Universality of smoothness of Density of States in arbitrary higher-dimensional disorder under non-local interactions I. From Vi\'ete--Euler identity to Anderson localization

It is shown that in a large class of disordered systems with non-degenerate disorder, in presence of non-local interactions, the Integrated Density of States (IDS) is at least H\"older continuous in one dimension and universally infinitely differentiable in higher dimensions. This result applies also to the IDS in any finite volume subject to the random potential induced by an ambient, infinitely extended disordered media.

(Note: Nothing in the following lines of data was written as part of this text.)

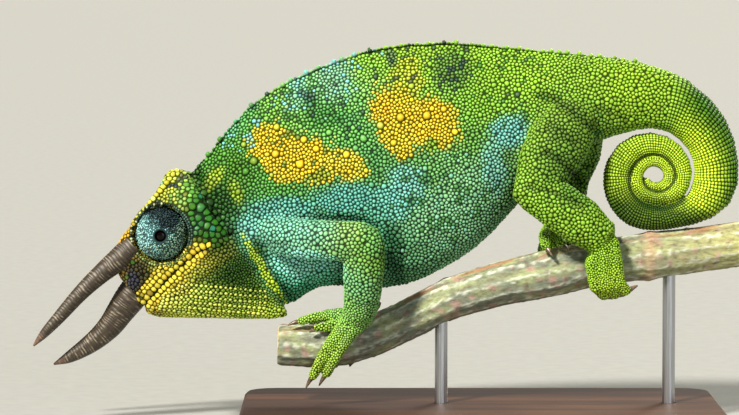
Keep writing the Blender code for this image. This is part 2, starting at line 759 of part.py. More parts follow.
def main():
    clear_scene()
    perch_cutter = branch_and_stand()
    body_and_tail()
    head_cutter, throat_cutter = head_and_face()
    torso_cutter = loft(
        "cut_torso", [torso_ring(at, 12, GAP) for at in spaced(0, len(TORSO) - 1, 0.7)], None
    )
    limbs((torso_cutter, throat_cutter), perch_cutter)
    feet(perch_cutter)


main()
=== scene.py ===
import json
import math

import bmesh
import bpy
import numpy as np
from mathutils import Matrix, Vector, noise
from mathutils.bvhtree import BVHTree
from mathutils.kdtree import KDTree

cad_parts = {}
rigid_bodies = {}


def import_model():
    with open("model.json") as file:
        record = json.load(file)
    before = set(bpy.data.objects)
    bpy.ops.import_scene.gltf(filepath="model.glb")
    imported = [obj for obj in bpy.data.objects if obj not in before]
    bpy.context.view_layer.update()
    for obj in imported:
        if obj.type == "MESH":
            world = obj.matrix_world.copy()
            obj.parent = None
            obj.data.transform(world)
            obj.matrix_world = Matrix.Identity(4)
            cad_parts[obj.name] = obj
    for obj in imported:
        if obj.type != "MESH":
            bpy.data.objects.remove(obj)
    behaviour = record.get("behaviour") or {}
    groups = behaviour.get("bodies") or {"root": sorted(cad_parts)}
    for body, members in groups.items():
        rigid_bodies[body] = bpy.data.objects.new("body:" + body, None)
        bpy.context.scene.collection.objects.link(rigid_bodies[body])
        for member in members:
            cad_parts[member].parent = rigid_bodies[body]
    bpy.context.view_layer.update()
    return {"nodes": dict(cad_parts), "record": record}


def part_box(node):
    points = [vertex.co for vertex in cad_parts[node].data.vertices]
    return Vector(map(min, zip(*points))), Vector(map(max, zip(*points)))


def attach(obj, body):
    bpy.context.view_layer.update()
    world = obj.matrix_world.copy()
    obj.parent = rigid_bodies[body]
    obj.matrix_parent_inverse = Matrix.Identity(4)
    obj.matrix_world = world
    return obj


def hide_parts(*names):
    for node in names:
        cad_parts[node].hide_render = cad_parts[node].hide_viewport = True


for thing in list(bpy.data.objects):
    bpy.data.objects.remove(thing)
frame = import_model()
nodes = frame["nodes"]
slotOf = {row["node"]: row["material_slot"] for row in frame["record"]["subparts"]}
fleshNames = sorted(name for name in nodes if slotOf[name] == "skin")
mm = 0.001  # shapes are worked out in millimetres and stored in metres
rng = np.random.default_rng(7)


def linear(code):
    # an sRGB hex colour in linear light
    parts = [int(code[i : i + 2], 16) / 255 for i in (1, 3, 5)]
    return np.array([c / 12.92 if c <= 0.04045 else ((c + 0.055) / 1.055) ** 2.4 for c in parts])


def numbers(items, key, width, kind=np.float64):
    # one property of many mesh elements, as an array of rows
    flat = np.empty(len(items) * width, dtype=kind)
    items.foreach_get(key, flat)
    return flat.reshape(-1, width)


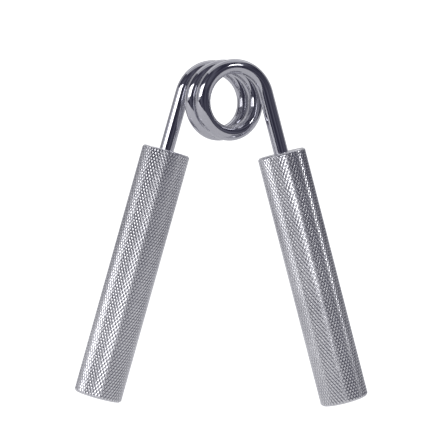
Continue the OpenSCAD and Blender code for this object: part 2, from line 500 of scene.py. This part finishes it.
    turn = calc(tree, "MULTIPLY", calc(tree, "DIVIDE", counted[0], columns), math.tau)
    wrapped = joinXyz(tree, calc(tree, "MULTIPLY", radius, calc(tree, "COSINE", turn)),
                      calc(tree, "MULTIPLY", radius, calc(tree, "SINE", turn)), depth)
    marked = addNode(tree, "GeometryNodeStoreNamedAttribute",
                     {"Geometry": geometry, "Name": "knurlHeight", "Value": shown},
                     data_type="FLOAT", domain="POINT")
    rolled = addNode(tree, "GeometryNodeSetPosition", {"Geometry": marked.outputs[0], "Position": wrapped})
    closed = addNode(tree, "GeometryNodeMergeByDistance",
                     {"Geometry": rolled.outputs[0], "Distance": handle["weldDistance"]})
    placed = addNode(tree, "GeometryNodeStoreNamedAttribute",
                     {"Geometry": closed.outputs[0], "Name": "barPlace",
                      "Value": addNode(tree, "GeometryNodeInputPosition").outputs[0]},
                     data_type="FLOAT_VECTOR", domain="POINT")
    flat = addNode(tree, "GeometryNodeSetShadeSmooth",
                   {"Geometry": placed.outputs[0], "Shade Smooth": False}, domain="FACE")
    finishTree(tree, flat.outputs[0], given["Material"])
    return tree


def makeHandles():
    tree, material = knurledBarTree(), knurledAluminium()
    for side in ("left", "right"):
        grip = mounts[f"handle_{side}_grip"]
        axis = Vector(grip["axis"])
        boreRadius = spring["wireDia"] / 2
        bar = meshFromTree(f"knurled_handle_{side}", tree, {
            "Radius": grip["dims"]["r_mm"] * mm, "Length": handle["length"], "Chamfer": handle["chamfer"],
            "Starts": handle["starts"], "Rows": handle["rows"], "Steps": handle["stepsPerDiamond"],
            "Knurl Depth": handle["knurlDepth"], "Crest Flat": handle["crestFlat"],
            "Bore Radius": boreRadius, "Bore Depth": handle["boreDepth"],
            "Bore Tip": boreRadius / math.tan(handle["drillAngle"] / 2),
            "Mouth Chamfer": handle["mouthChamfer"], "Material": material})
        top = Vector(grip["pos_m"]) - axis * handle["length"] / 2
        bar.data.transform(Matrix.Translation(top) @ axis.to_track_quat("Z", "Y").to_matrix().to_4x4())
        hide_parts(f"handle_{side}")
        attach(bar, f"{side}_arm")
        print(f"{side} handle:", len(bar.data.polygons), "faces")


makeSpring()
makeHandles()


studio = {
    "floorFront": 0.26,                       # the floor ends close to the camera's side
    "floorLeft": 1.1,
    "floorRight": 0.34,
    "backdropHalfWidth": 3.6,
    "backdropAt": 1.6,                        # far enough for a camera to look from the back
    "backdropHeight": 4.0,
    "sweepRadius": 1.0,
    "sweepSteps": 24,
    "paperColor": (0.45, 0.45, 0.47, 1),
    "paperGlow": 0.38,                        # keeps the metal's lower half from going dark
    "paperSeen": 0.7,                         # added to the glow where the camera sees the paper itself
    "roomColor": (0.036, 0.035, 0.058, 1),    # the dark side of the room, behind the camera
    "roomClutter": (0.15, 0.15, 0.19, 1),     # what stands about in it
    "clutterScale": 2.6,
    "clutterEdges": (0.42, 0.68),             # noise level where clutter starts and where it is full
    "roomSeen": (1.0, 1.0, 1.0, 1),           # where the camera sees past the paper
    "aim": (0.0, 0.0, -0.05),                 # the point that every light faces
    "lights": {                               # place, size, power in watts
        "softboxCore": ((-0.60, -0.50, 0.20), (0.50, 0.38), 2.0),
        "softboxSpill": ((-0.838, -0.250, 0.15), (0.9, 0.46), 0.7),
        "ceilingPanel": ((0.0, 0.25, 1.1), (1.7, 1.3), 3.2),
        "frontLamp": ((0.53, -0.56, 0.345), (0.14, 0.15), 0.42),
    },
}


def makeSweep():
    # floor that curves up into a backdrop, and widens towards it
    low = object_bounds()[0].z
    radius, wall = studio["sweepRadius"], studio["backdropAt"]
    outline = [(-studio["floorFront"], low)]
    for i in range(studio["sweepSteps"] + 1):
        a = math.pi / 2 * i / studio["sweepSteps"]
        outline.append((wall + radius * (math.sin(a) - 1), low + radius * (1 - math.cos(a))))
    outline.append((wall, low + studio["backdropHeight"]))
    points = []
    for y, z in outline:
        share = (y - outline[0][0]) / (wall - outline[0][0])
        for reach, side in ((studio["floorLeft"], -1), (studio["floorRight"], 1)):
            points.append((side * (reach + (studio["backdropHalfWidth"] - reach) * share), y, z))
    faces = [(2 * i, 2 * i + 1, 2 * i + 3, 2 * i + 2) for i in range(len(outline) - 1)]
    mesh = bpy.data.meshes.new("paperSweep")
    mesh.from_pydata(points, [], faces)
    for face in mesh.polygons:
        face.use_smooth = True
    sweep = bpy.data.objects.new("paperSweep", mesh)
    bpy.context.collection.objects.link(sweep)
    material, tree, shader = newMaterial("whitePaper")
    shader.inputs["Base Color"].default_value = studio["paperColor"]
    shader.inputs["Roughness"].default_value = 0.9
    shader.inputs["Emission Color"].default_value = (1, 1, 1, 1)
    seen = addNode(tree, "ShaderNodeLightPath").outputs["Is Camera Ray"]
    feed(tree, shader.inputs["Emission Strength"],
         calc(tree, "MULTIPLY_ADD", seen, studio["paperSeen"], studio["paperGlow"]))
    mesh.materials.append(material)


def makeRoom():
    world = bpy.data.worlds.new("studioRoom")
    bpy.context.scene.world = world
    world.use_nodes = True
    tree = world.node_tree
    seen = addNode(tree, "ShaderNodeLightPath").outputs["Is Camera Ray"]
    clutter = addNode(tree, "ShaderNodeTexNoise",
                      {"Vector": addNode(tree, "ShaderNodeTexCoord").outputs["Generated"],
                       "Scale": studio["clutterScale"], "Detail": 3.0, "Roughness": 0.55})
    least, most = studio["clutterEdges"]
    amount = addNode(tree, "ShaderNodeMapRange",
                     {"Value": clutter.outputs[0], "From Min": least, "From Max": most})
    room = addNode(tree, "ShaderNodeMix", {0: amount.outputs[0], 6: studio["roomColor"],
                                           7: studio["roomClutter"]}, data_type="RGBA")
    shade = addNode(tree, "ShaderNodeMix",
                    {0: seen, 6: room.outputs[2], 7: studio["roomSeen"]}, data_type="RGBA")
    feed(tree, tree.nodes["Background"].inputs[0], shade.outputs[2])


def makeLights():
    target = Vector(studio["aim"])
    for name, (place, size, power) in studio["lights"].items():
        data = bpy.data.lights.new(name, "AREA")
        data.shape = "RECTANGLE"
        data.size, data.size_y = size
        data.energy = power
        lamp = bpy.data.objects.new(name, data)
        lamp.location = place
        lamp.visible_camera = False
        lamp.rotation_euler = (target - Vector(place)).to_track_quat("-Z", "Y").to_euler()
        bpy.context.collection.objects.link(lamp)


makeSweep()
makeRoom()
makeLights()

view = {
    "azimuth": math.radians(-3.38),
    "elevation": math.radians(2.14),
    "roll": math.radians(0.59),
    "distance": 0.857,
    "belowCoil": 0.04824,     # the point that the camera looks at, below the middle of the coil
    "lens": 176.8,
}


def makeCamera():
    a, e, roll = view["azimuth"], view["elevation"], view["roll"]
    back = Vector((math.sin(a) * math.cos(e), -math.cos(a) * math.cos(e), math.sin(e)))
    right = Vector((math.cos(a), math.sin(a), 0))
    top = back.cross(right)
    camRight = right * math.cos(roll) + top * math.sin(roll)
    camTop = top * math.cos(roll) - right * math.sin(roll)
    data = bpy.data.cameras.new("camera")
    data.lens = view["lens"]
    data.sensor_width = 36
    data.clip_start, data.clip_end = 0.01, 20
    data.dof.use_dof = False
    camera = bpy.data.objects.new("camera", data)
    pose = Matrix((camRight, camTop, back)).transposed().to_4x4()
    pose.translation = back * view["distance"] - camTop * view["belowCoil"]
    camera.matrix_world = pose
    bpy.context.collection.objects.link(camera)
    bpy.context.scene.camera = camera


makeCamera()
bpy.context.scene.view_settings.view_transform = "Standard"
print("studio and camera ready")
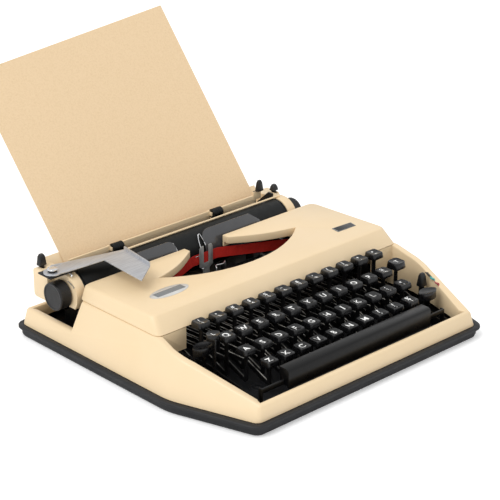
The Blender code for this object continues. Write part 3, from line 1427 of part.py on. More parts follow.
def end_plate_outline():
    """Side view of an end plate: round about the platen, an ear, a lobe for the bail, a foot."""
    axis = (back(PLATEN_BACK), PLATEN_HEIGHT)
    radius = PLATEN_RADIUS - GAP
    channel = channel_outline()
    lobe = BAIL_SHAFT_RADIUS * 2.2
    pivot = (back(BAIL_PIVOT_BACK), BAIL_PIVOT_HEIGHT)
    ear_y = axis[0] + END_EAR_FRONT
    ear_top = BRACKET_BOTTOM + BRACKET_THICKNESS
    ear_angle = math.acos(END_EAR_FRONT / radius)
    points = arc_points(axis, radius, -math.pi / 3.0, -math.tau + ear_angle, 16)
    points += [(ear_y, ear_top), (ear_y + END_EAR_DEPTH, ear_top)]
    points += arc_points(pivot, lobe, math.pi / 3.0, -math.pi / 6.0, 4)
    waist = table_point(TABLE_LOW_REACH, -END_WAIST_OFFSET)
    foot = channel[2][1] + GAP
    points += [waist, (waist[0], channel[6][1] + END_WAIST_OFFSET), channel[6], (channel[6][0], foot),
               (channel[7][0], foot)]
    return points


def carriage_frame():
    """Channel over the rail, two end plates bored for the platen and the bail, and the lever bracket."""
    inner = END_PLATE_X
    outer = END_PLATE_X + END_PLATE_THICKNESS
    frame = prism("frame", channel_outline(), 'X', CARRIAGE_X - outer, CARRIAGE_X + outer)
    outline = end_plate_outline()
    for side in (-1.0, 1.0):
        start = min(side * inner, side * outer)
        end = max(side * inner, side * outer)
        joined(frame, prism("plate", outline, 'X', CARRIAGE_X + start, CARRIAGE_X + end))
    pivot = carriage_point(LEVER_PIVOT_X, LEVER_PIVOT_BACK, BRACKET_BOTTOM)
    bracket_rear = back(PLATEN_BACK) + END_EAR_FRONT + END_EAR_DEPTH
    bracket = box("bracket", (pivot[0] - BRACKET_END_MARGIN, pivot[1] - BRACKET_FRONT_MARGIN, BRACKET_BOTTOM),
                  (CARRIAGE_X - (inner + outer) / 2.0, bracket_rear, BRACKET_BOTTOM + BRACKET_THICKNESS))
    joined(frame, bracket)
    head_low = LEVER_PLATE_HEIGHT + LEVER_PLATE_THICKNESS + GAP
    stud_low = BRACKET_BOTTOM + BRACKET_THICKNESS / 2.0
    stud = cylinder("stud", LEVER_STUD_RADIUS, (pivot[0], pivot[1], stud_low),
                    (pivot[0], pivot[1], head_low + LEVER_HEAD_HEIGHT / 2.0), 'Z', 12)
    profile = [(0.0, LEVER_HEAD_HEIGHT), (LEVER_HEAD_RADIUS * 0.5, LEVER_HEAD_HEIGHT * 0.9),
               (LEVER_HEAD_RADIUS * 0.85, LEVER_HEAD_HEIGHT * 0.55), (LEVER_HEAD_RADIUS, 0.0), (0.0, 0.0)]
    head = turned("head", profile, 16, (pivot[0], pivot[1], head_low), 'Z')
    joined(frame, stud, head)
    reach = outer + CUT_OVERRUN
    shaft = carriage_point(0.0, PLATEN_BACK, PLATEN_HEIGHT)
    for side in (-1.0, 1.0):
        far = CARRIAGE_X + side * reach
        near = CARRIAGE_X + side * (inner - CUT_OVERRUN)
        cut(frame, cylinder("bore", PLATEN_SHAFT_RADIUS + GAP, (near, shaft[1], shaft[2]),
                            (far, shaft[1], shaft[2]), 'X', 20))
        bail = (back(BAIL_PIVOT_BACK), BAIL_PIVOT_HEIGHT)
        cut(frame, cylinder("bore", BAIL_SHAFT_RADIUS + GAP, (near, *bail), (far, *bail), 'X', 12))
    part(frame, "carriage_frame", dark_steel())


def table_point(reach, offset):
    """Side-view point at a distance up the sheet's plane and an offset behind it."""
    rise = Vector((math.sin(SHEET_LEAN), math.cos(SHEET_LEAN)))
    behind = Vector((math.cos(SHEET_LEAN), -math.sin(SHEET_LEAN)))
    foot = Vector((back(SHEET_FOOT_BACK), SHEET_FOOT_HEIGHT))
    return tuple(foot + rise * reach + behind * offset)


def table_outline():
    """Side view of the paper table: a plate parallel to the sheet, behind it at a clearance."""
    near = TABLE_CLEARANCE + SHEET_THICKNESS / 2.0
    far = near + TABLE_THICKNESS
    return [
        table_point(TABLE_LOW_REACH, near), table_point(TABLE_LOW_REACH, far),
        table_point(TABLE_HIGH_REACH, far), table_point(TABLE_HIGH_REACH, near),
    ]


def release_slot(x, distance):
    """Slot and pin bore in an end housing for one release lever."""
    half = RELEASE_SLOT / 2.0
    y = back(distance)
    front = y - RELEASE_DEPTH / 2.0 - RELEASE_SWING_ROOM - GAP
    rear = y + RELEASE_DEPTH / 2.0 + GAP
    low = RELEASE_PIVOT_HEIGHT - RELEASE_DEPTH / 2.0 - GAP
    slot = box("slot", (x - half, front, low), (x + half, rear, HOUSING_TOP + CUT_OVERRUN))
    reach = RELEASE_PIN_HALF + GAP
    bore = cylinder("bore", RELEASE_PIN_RADIUS + GAP, (x - reach, y, RELEASE_PIVOT_HEIGHT),
                    (x + reach, y, RELEASE_PIVOT_HEIGHT), 'X', 10)
    return joined(slot, bore)


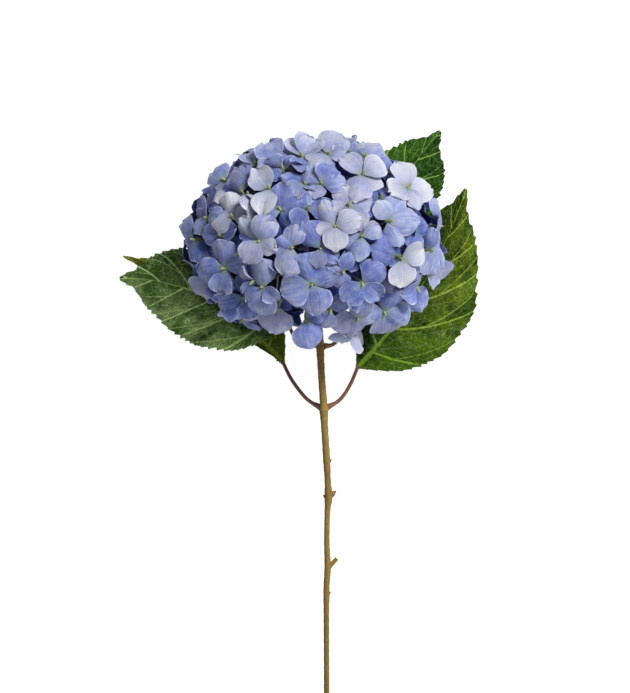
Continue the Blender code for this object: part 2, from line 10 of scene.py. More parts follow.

Dimension one is critical: in the Bernoulli case, within the class of exponential interactions, the IDS measure undergoes continuity phase transitions, from absolutely continuous to singular continuous behaviour. The continuity transitions do not occur for sub-exponential or slower decaying interactions, nor for $d\ge 2$. The proposed approach provides a complement to the classical Wegner estimate which says, essentially, that the IDS in the short-range models is at least as regular as the marginal distribution of the disorder. In the models with non-local interaction the IDS is actually much more regular than the underlying disorder, which can even be discrete, due to the smoothing effect of multiple convolutions. In turn, smoothness of the IDS is responsable for a mechanism complementing the usual Lifshitz tails phenomenon. It is also shown that the disorder can take various forms (e.g., substitution or random displacements) and need not be stochastically stationary (as in Delone--Anderson or trimmed/crooked Hamiltonians, for example). Contrary to the situation with the usual lattice Bernoulli--Anderson Hamiltonians, the proof of Anderson localization in the models with infinite-range interaction follows in a fairly simple way from the main bounds on the finite-volume IDS. All nontrivial marginal distributions are treated in a unified way, via harmonic analysis and without reduction to an embedded Bernoulli model.